HMK.nun 6. maddesi gereğince bir davada genel yetkili mahkeme, davalının yerleşim yerinin bulunduğu yer mahkemesidir. Aynı Kanunun 10. maddesinde sözleşmeden doğan davalar için, sözleşmenin ifa edileceği yer mahkemesinin de yetkili olduğu belirtilmiştir ki bu da özel yetkiye ilişkin bir düzenlemedir. Ayrıca TBK.’ nun 89. maddesi uyarınca para alacağına ilişkin davalarda aksi kararlaştırmadıkça para borcu alacaklının yerleşim yerinde ödenmesi gerektiğinden alacaklının bulunduğu yer mahkemesi de yetkilidir. Dolayısıyla dava mahkemece isabetli olarak belirlendiği şekilde yetkisiz İzmir mahkemesinde açıldığından seçimlik hak kendisine geçen davalı hem genel ve hem de özel yetkili mahkemeyi tercih edebilir.

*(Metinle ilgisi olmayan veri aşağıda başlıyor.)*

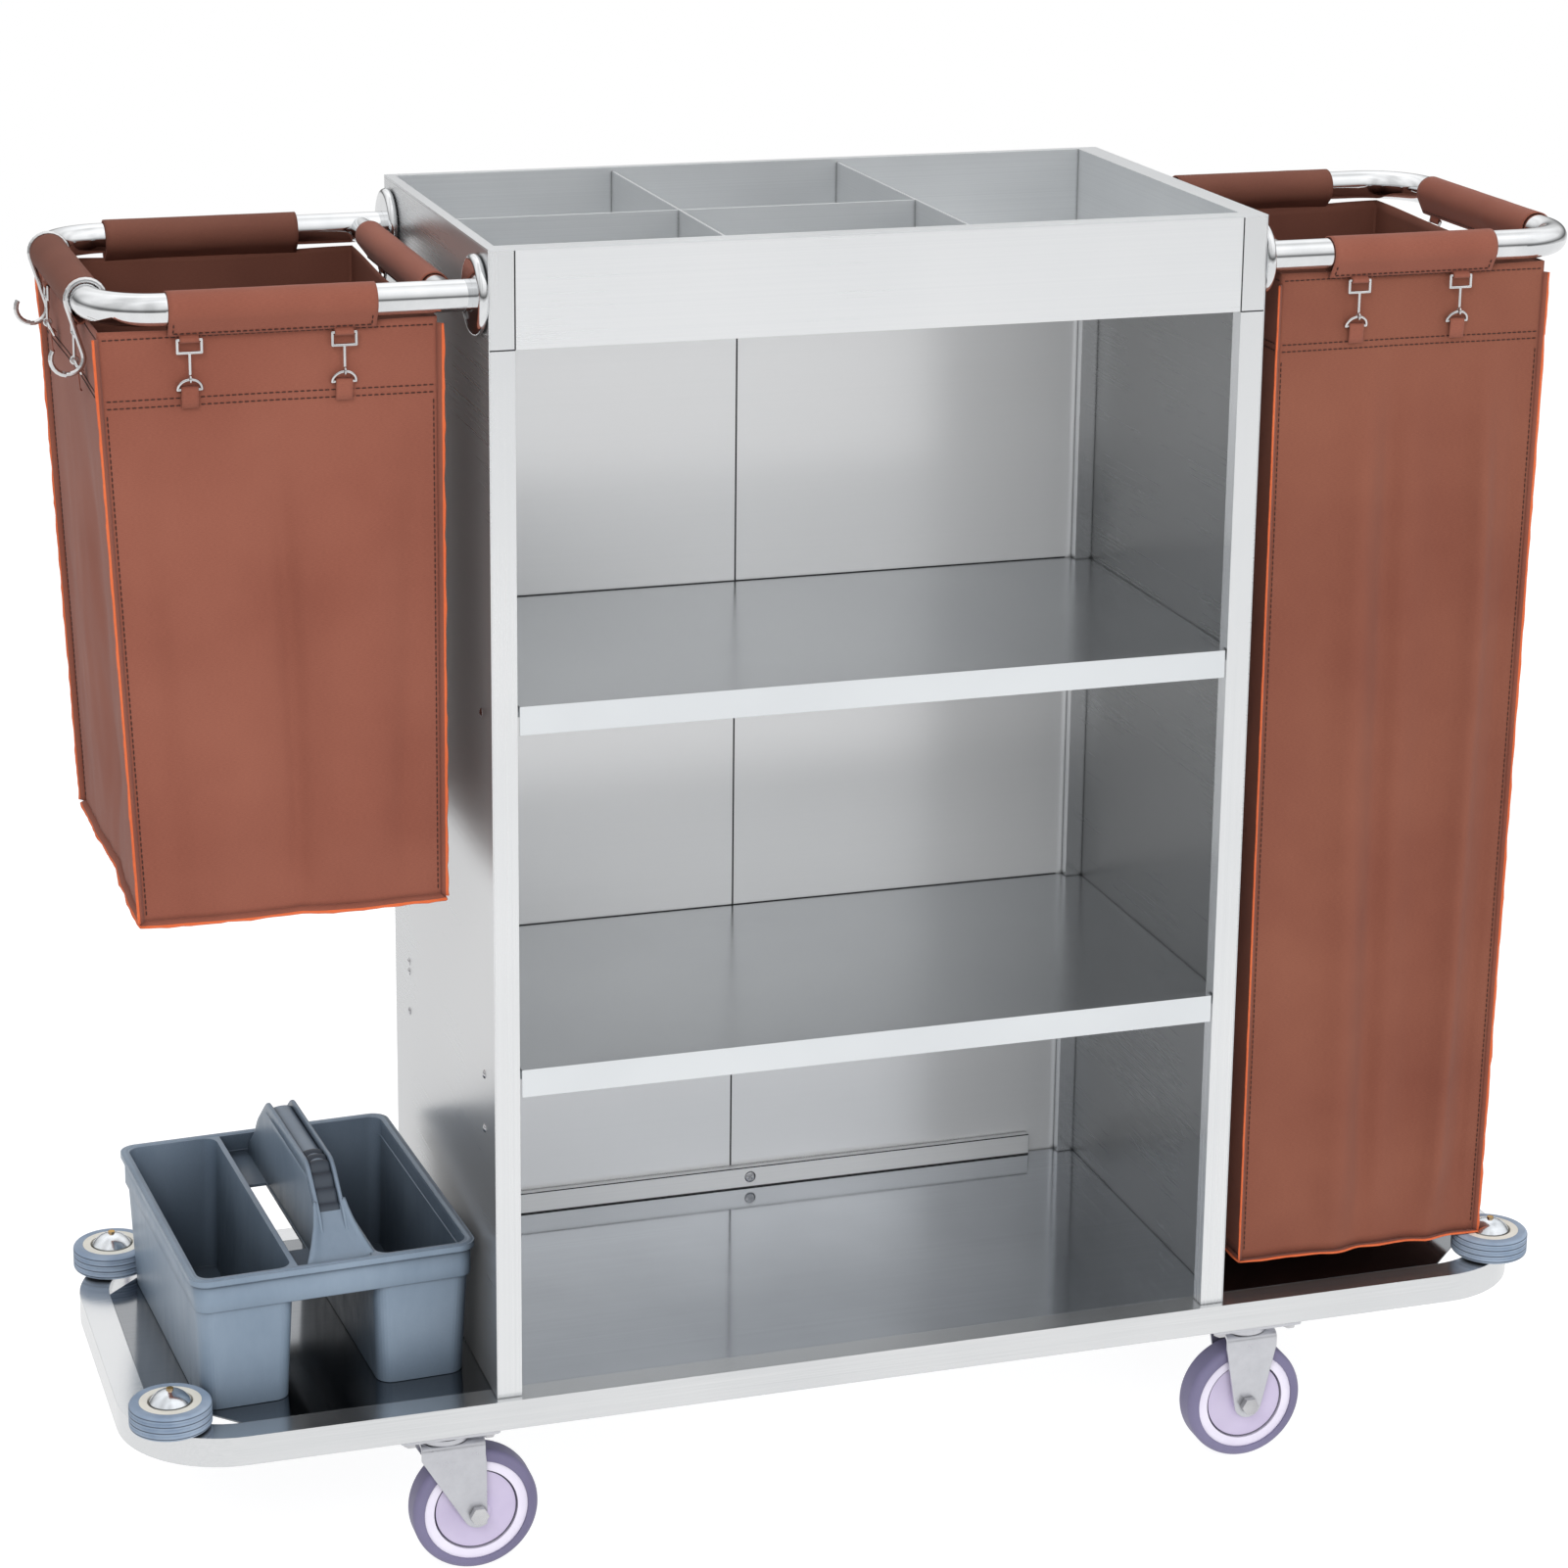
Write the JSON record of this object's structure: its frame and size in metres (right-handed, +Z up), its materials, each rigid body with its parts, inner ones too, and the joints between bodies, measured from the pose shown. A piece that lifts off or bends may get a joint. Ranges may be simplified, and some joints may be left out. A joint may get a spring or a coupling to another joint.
{
  "type": "housekeeping cart",
  "caption": "Stainless housekeeping cart with an open shelf cabinet, divided top tray, wheeled base, corner bumpers, hung laundry bags and a carry caddy.",
  "frame": {"origin": "on the floor under the middle of the whole cart, S-hooks included", "axes": "+X along the cart to its right, -Y out of the cabinet's open front, +Z up"},
  "size_m": [1.5245, 0.462, 1.33],
  "materials": {
    "frame_steel": "brushed stainless tube",
    "deck_steel": "polished stainless sheet",
    "panel_steel": "fine brushed stainless sheet",
    "chrome_tube": "polished stainless tube",
    "zinc": "zinc plated pressing",
    "bumper_rubber": "matt blue-grey rubber",
    "bumper_ring": "moulded cream ring",
    "tyre_rubber": "violet-grey non-marking rubber",
    "wheel_plastic": "moulded pale wheel centre",
    "bag_cloth": "terracotta canvas",
    "caddy_plastic": "blue-grey moulded plastic"
  },
  "bodies": {
    "chassis": {"base_frame": "frame_steel", "deck_sheet": "deck_steel", "bumper_studs": "zinc", "bumper_caps": "chrome_tube", "caster_plates": "zinc", "caster_bolts": "zinc", "swivel_bearings": "zinc", "kingpins": "zinc", "right_front_fork": "zinc", "right_rear_fork": "zinc", "right_front_axle": "zinc", "right_rear_axle": "zinc", "left_front_post": "panel_steel", "right_front_post": "panel_steel", "left_rear_post": "panel_steel", "right_rear_post": "panel_steel", "left_side_panel": "panel_steel", "right_side_panel": "panel_steel", "left_back_panel": "panel_steel", "right_back_panel": "panel_steel", "header": "panel_steel", "tray_corner_blocks": "panel_steel", "tray_pan": "panel_steel", "tray_dividers": "panel_steel", "lower_shelf": "panel_steel", "upper_shelf": "panel_steel", "floor_rail": "panel_steel", "panel_screws": "panel_steel", "left_handle": "chrome_tube", "right_handle": "chrome_tube", "cross_bars": "chrome_tube", "handle_flanges": "chrome_tube", "left_sleeves": "bag_cloth", "right_sleeves": "bag_cloth", "bag_hooks": "chrome_tube", "left_bag": "bag_cloth", "right_bag": "bag_cloth"},
    "left_front_swivel": {"left_front_fork": "zinc", "left_front_axle": "zinc"},
    "left_front_wheel": {"left_front_wheel_core": "wheel_plastic", "left_front_tyre": "tyre_rubber"},
    "left_rear_swivel": {"left_rear_fork": "zinc", "left_rear_axle": "zinc"},
    "left_rear_wheel": {"left_rear_wheel_core": "wheel_plastic", "left_rear_tyre": "tyre_rubber"},
    "right_front_wheel": {"right_front_wheel_core": "wheel_plastic", "right_front_tyre": "tyre_rubber"},
    "right_rear_wheel": {"right_rear_wheel_core": "wheel_plastic", "right_rear_tyre": "tyre_rubber"},
    "left_front_bumper": {"left_front_bumper_tyre": "bumper_rubber", "left_front_bumper_hub": "bumper_ring"},
    "left_rear_bumper": {"left_rear_bumper_tyre": "bumper_rubber", "left_rear_bumper_hub": "bumper_ring"},
    "right_front_bumper": {"right_front_bumper_tyre": "bumper_rubber", "right_front_bumper_hub": "bumper_ring"},
    "right_rear_bumper": {"right_rear_bumper_tyre": "bumper_rubber", "right_rear_bumper_hub": "bumper_ring"},
    "caddy": {"caddy": "caddy_plastic"},
    "front_s_hook": {"front_s_hook": "chrome_tube"},
    "rear_s_hook": {"rear_s_hook": "chrome_tube"}
  },
  "joints": [
    {"name": "left_front_swivel_turn", "type": "hinge", "parent": "chassis", "child": "left_front_swivel", "pos_m": [-0.42375, -0.187, 0.143], "axis": [0, 0, 1], "continuous": true},
    {"name": "left_front_wheel_spin", "type": "hinge", "parent": "left_front_swivel", "child": "left_front_wheel", "pos_m": [-0.39375, -0.187, 0.0635], "axis": [0, 1, 0], "continuous": true},
    {"name": "left_rear_swivel_turn", "type": "hinge", "parent": "chassis", "child": "left_rear_swivel", "pos_m": [-0.42375, 0.187, 0.143], "axis": [0, 0, 1], "continuous": true},
    {"name": "left_rear_wheel_spin", "type": "hinge", "parent": "left_rear_swivel", "child": "left_rear_wheel", "pos_m": [-0.39375, 0.187, 0.0635], "axis": [0, 1, 0], "continuous": true},
    {"name": "right_front_wheel_spin", "type": "hinge", "parent": "chassis", "child": "right_front_wheel", "pos_m": [0.43525, -0.187, 0.0635], "axis": [0, 1, 0], "continuous": true},
    {"name": "right_rear_wheel_spin", "type": "hinge", "parent": "chassis", "child": "right_rear_wheel", "pos_m": [0.43525, 0.187, 0.0635], "axis": [0, 1, 0], "continuous": true},
    {"name": "left_front_bumper_spin", "type": "hinge", "parent": "chassis", "child": "left_front_bumper", "pos_m": [-0.69093, -0.18818, 0.201], "axis": [0, 0, 1], "continuous": true},
    {"name": "left_rear_bumper_spin", "type": "hinge", "parent": "chassis", "child": "left_rear_bumper", "pos_m": [-0.69093, 0.18818, 0.201], "axis": [0, 0, 1], "continuous": true},
    {"name": "right_front_bumper_spin", "type": "hinge", "parent": "chassis", "child": "right_front_bumper", "pos_m": [0.71943, -0.18818, 0.201], "axis": [0, 0, 1], "continuous": true},
    {"name": "right_rear_bumper_spin", "type": "hinge", "parent": "chassis", "child": "right_rear_bumper", "pos_m": [0.71943, 0.18818, 0.201], "axis": [0, 0, 1], "continuous": true},
    {"name": "caddy_lift", "type": "slide", "parent": "chassis", "child": "caddy", "axis": [0, 0, 1], "range_m": [0, 0.25]},
    {"name": "front_s_hook_swing", "type": "hinge", "parent": "chassis", "child": "front_s_hook", "pos_m": [-0.72675, -0.123, 1.283], "axis": [0, 1, 0], "range_deg": [0, 40]},
    {"name": "rear_s_hook_swing", "type": "hinge", "parent": "chassis", "child": "rear_s_hook", "pos_m": [-0.72675, 0.1265, 1.283], "axis": [0, 1, 0], "range_deg": [0, 40]}
  ]
}
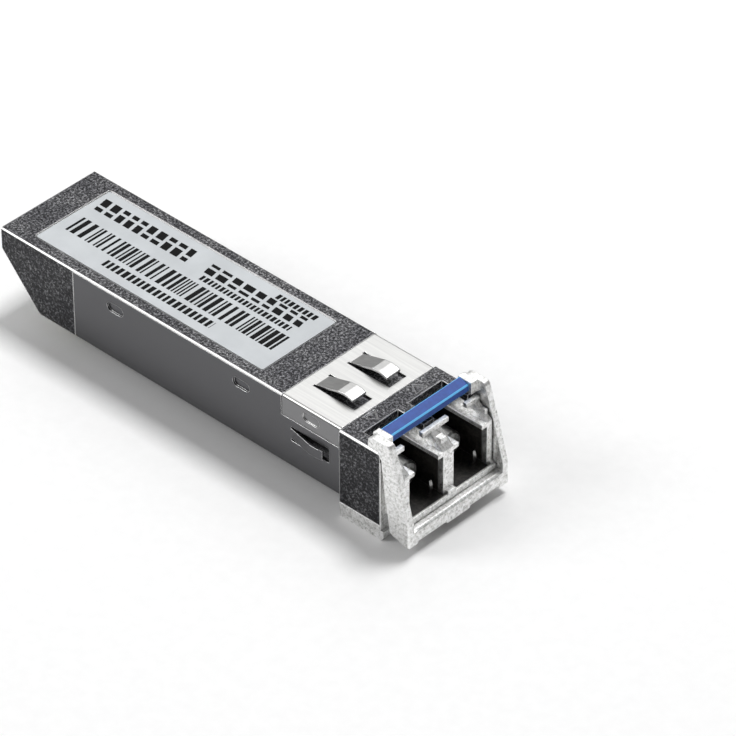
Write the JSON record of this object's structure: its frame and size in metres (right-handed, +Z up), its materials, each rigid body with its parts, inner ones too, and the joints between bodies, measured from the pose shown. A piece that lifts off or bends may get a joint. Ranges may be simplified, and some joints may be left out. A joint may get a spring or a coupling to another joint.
{
  "type": "optical transceiver module",
  "caption": "Plug-in optical transceiver: a slim metal module with two fibre ports at one end, a card edge at the other and a swinging bail that frees its latch.",
  "frame": {"origin": "bottom centre of the closed module's bounding box", "axes": "+X along the module towards the fibre ports, +Z up out of the labelled roof, +Y to the receive side"},
  "size_m": [0.0568, 0.0146, 0.0125],
  "materials": {
    "die_cast_shell": "die-cast zinc, dark nickel plate over a fine texture",
    "label_film": "light grey printed film",
    "stamped_cover": "folded sheet steel, dark nickel plate",
    "spring_collar": "bright nickel-plated spring sheet",
    "plated_casting": "die-cast zinc, bright nickel plate",
    "liner_plastic": "black moulded plastic",
    "blue_plastic": "blue moulded plastic",
    "stamped_steel": "plain stainless steel",
    "board_laminate": "green solder mask on glass laminate",
    "gold_plate": "gold plate",
    "soft_pad": "soft filled silicone",
    "ferrite": "sintered ferrite",
    "ceramic": "sintered ceramic with tinned ends",
    "chip_plastic": "black moulding compound",
    "white_ceramic": "polished zirconia",
    "flex_film": "amber polyimide film"
  },
  "bodies": {
    "module": {"top_shell": "die_cast_shell", "label": "label_film", "bottom_cover": "stamped_cover", "ground_collar": "spring_collar", "receptacle_frame": "plated_casting", "port_liner": "liner_plastic", "slider_spring": "stamped_steel", "circuit_board": "board_laminate", "edge_contacts": "gold_plate", "heat_pad": "soft_pad", "power_inductors": "ferrite", "capacitors": "ceramic", "board_screws": "stamped_steel", "optics_clamp": "stamped_steel", "laser_driver": "chip_plastic", "post_amplifier": "chip_plastic", "microcontroller": "chip_plastic", "transmitter_sleeve_holder": "stamped_steel", "transmitter_split_sleeve": "white_ceramic", "transmitter_fibre_stub": "white_ceramic", "transmitter_can": "stamped_steel", "transmitter_header": "gold_plate", "transmitter_flex": "flex_film", "receiver_sleeve_holder": "stamped_steel", "receiver_split_sleeve": "white_ceramic", "receiver_fibre_stub": "white_ceramic", "receiver_can": "stamped_steel", "receiver_header": "gold_plate", "receiver_flex": "flex_film"},
    "bail": {"bail_ring": "plated_casting", "bail_sleeve": "blue_plastic"},
    "slider": {"latch_slider": "stamped_steel"}
  },
  "joints": [
    {"name": "bail_hinge", "type": "hinge", "parent": "module", "child": "bail", "pos_m": [0.0267, 0, 0.00315], "axis": [0, 1, 0], "range_deg": [0, 90]},
    {"name": "slider_slide", "type": "slide", "parent": "module", "child": "slider", "axis": [-1, 0, 0], "range_m": [0, 0.00195], "deforming": ["slider_spring"]}
  ],
  "couplings": [
    {"joint": "bail_hinge", "follows": "slider_slide", "rad_per_m": 805.5}
  ]
}
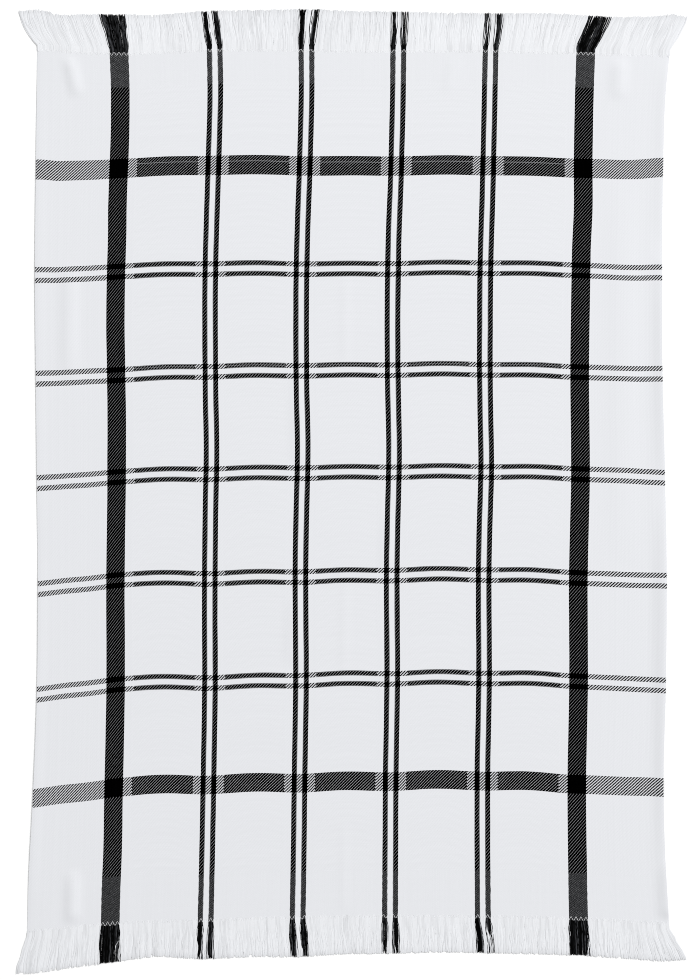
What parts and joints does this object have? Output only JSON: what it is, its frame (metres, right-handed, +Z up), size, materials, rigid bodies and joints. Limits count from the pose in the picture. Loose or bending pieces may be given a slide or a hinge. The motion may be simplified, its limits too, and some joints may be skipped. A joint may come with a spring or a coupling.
{
  "type": "tea towel",
  "caption": "Oblong woven cotton tea towel lying flat, white with a black windowpane check, with plain selvedges at the sides and a cut fringe at each end.",
  "frame": {"origin": "the middle of the cloth's underside, on the surface it lies on", "axes": "+Y along the cloth towards its top fringe, +X across it to the right, +Z up through its thickness"},
  "size_m": [0.5328, 0.7724, 0.0037],
  "materials": {
    "cloth": "matt woven cotton twill with a black check",
    "fringe": "matt loose cotton yarn"
  },
  "bodies": {
    "root": {"cloth": "cloth", "fringe_top": "fringe", "fringe_bottom": "fringe"}
  },
  "joints": []
}
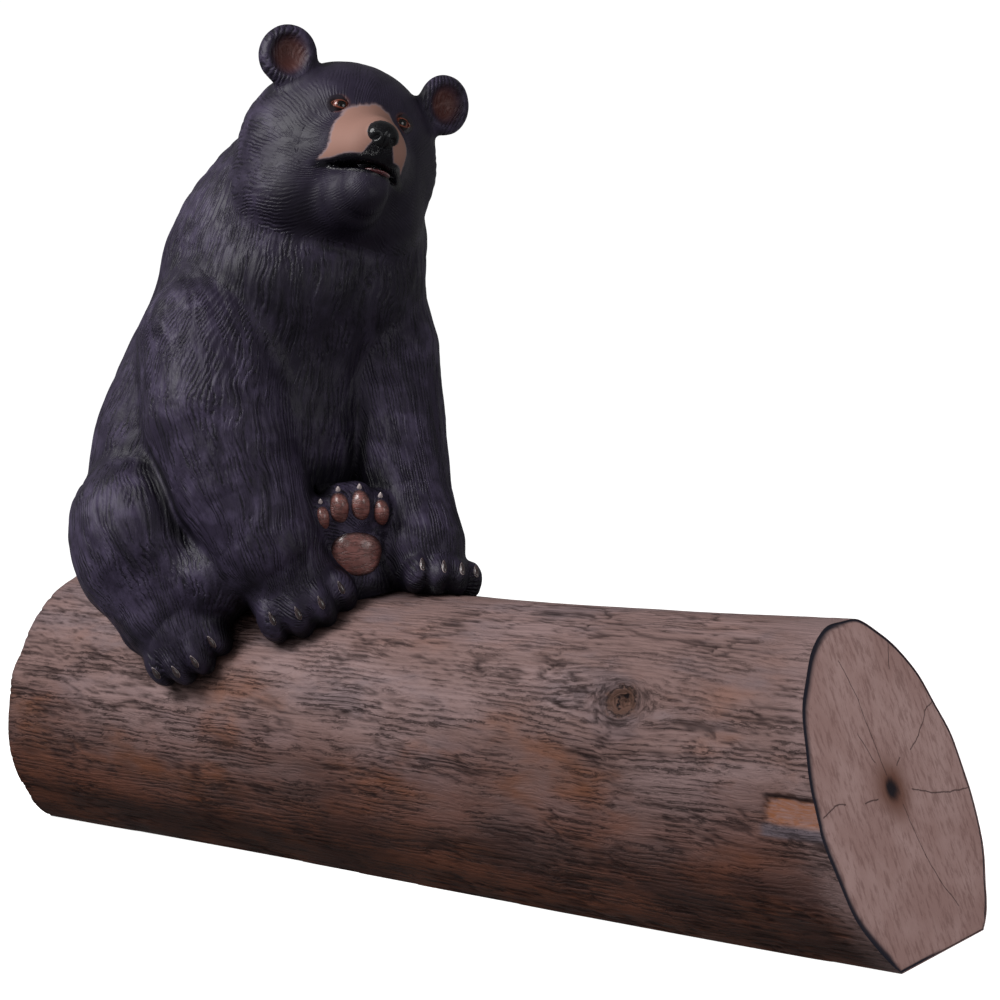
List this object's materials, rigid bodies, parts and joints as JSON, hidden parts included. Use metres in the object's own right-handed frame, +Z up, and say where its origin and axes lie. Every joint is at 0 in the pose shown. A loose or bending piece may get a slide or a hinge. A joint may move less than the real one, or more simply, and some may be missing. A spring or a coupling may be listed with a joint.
{
  "type": "bear on tree trunk statue",
  "caption": "Life-size painted black bear sitting at one end of a sawn log with a hind paw raised, a floor-standing display statue whose free end of log serves as a seat.",
  "frame": {"origin": "middle of the log's flat underside, on the floor", "axes": "+X along the log from the end the bear sits at towards the raked sawn end, +Z up; the bear faces between -Y and +X"},
  "size_m": [1.664, 0.5423, 1.3454],
  "materials": {
    "painted_bark": "matt paint over cast resin: mauve-brown bark with rust patches, pale sawn ends",
    "painted_fur": "satin near-black paint with a blue-violet sheen on the carved fur, tan muzzle, brown pads",
    "eye": "glossy amber-brown set eyes"
  },
  "bodies": {
    "root": {"tree_trunk": "painted_bark", "bear": "painted_fur", "left_eye": "eye", "right_eye": "eye"}
  },
  "joints": []
}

Açıklanan nedenle, para alacağının tahsili istemi ile ilgili olarak açılan davada, alacaklının ikametgahı Mahkemesi de bu davaya bakmaya yetkili olduğundan, davalının seçimlik hakkını davacı alacaklının yerleşim yeri olan İstanbul Anadolu Adliyesi Asliye Ticaret Mahkemesinden yana kullanması nedeniyle, mahkemece yetkili mahkemenin İstanbul Anadolu Adliyesi Asliye Ticaret Mahkemesi olarak kabul etmesi yerinde görülmüştür.
Açıklanan nedenle, davalının istinaf başvurusunun HMK’nın 353/1-b.1 maddesi uyarınca esastan reddine karar vermek gerekmiştir.
HÜKÜM: Yukarıda açıklanan nedenlerle;
1)Davalının İzmir 3. Asliye Ticaret Mahkemesinin 09/03/2021 tarih ve 2020/528 E. 2021/218 K. sayılı kararına yönelik istinaf başvurusunun, HMK’nin 353/1-b.1 maddesi uyarınca ESASTAN REDDİNE,
2)İstinaf karar ve ilam harcı peşin alındığından başkaca harç alınmasına yer olmadığın,
3)İstinaf giderinin kullanılmayan kısmının HMK’nin 333/1. maddesi uyarınca davalıya iadesine,
Dava dosyası üzerinden yapılan inceleme ve değerlendirme sonunda, HMK’nin 362/1-a maddesi uyarınca miktar itibariyle kesin olmak üzere 08.06.2021 tarihinde oybirliği ile karar verildi.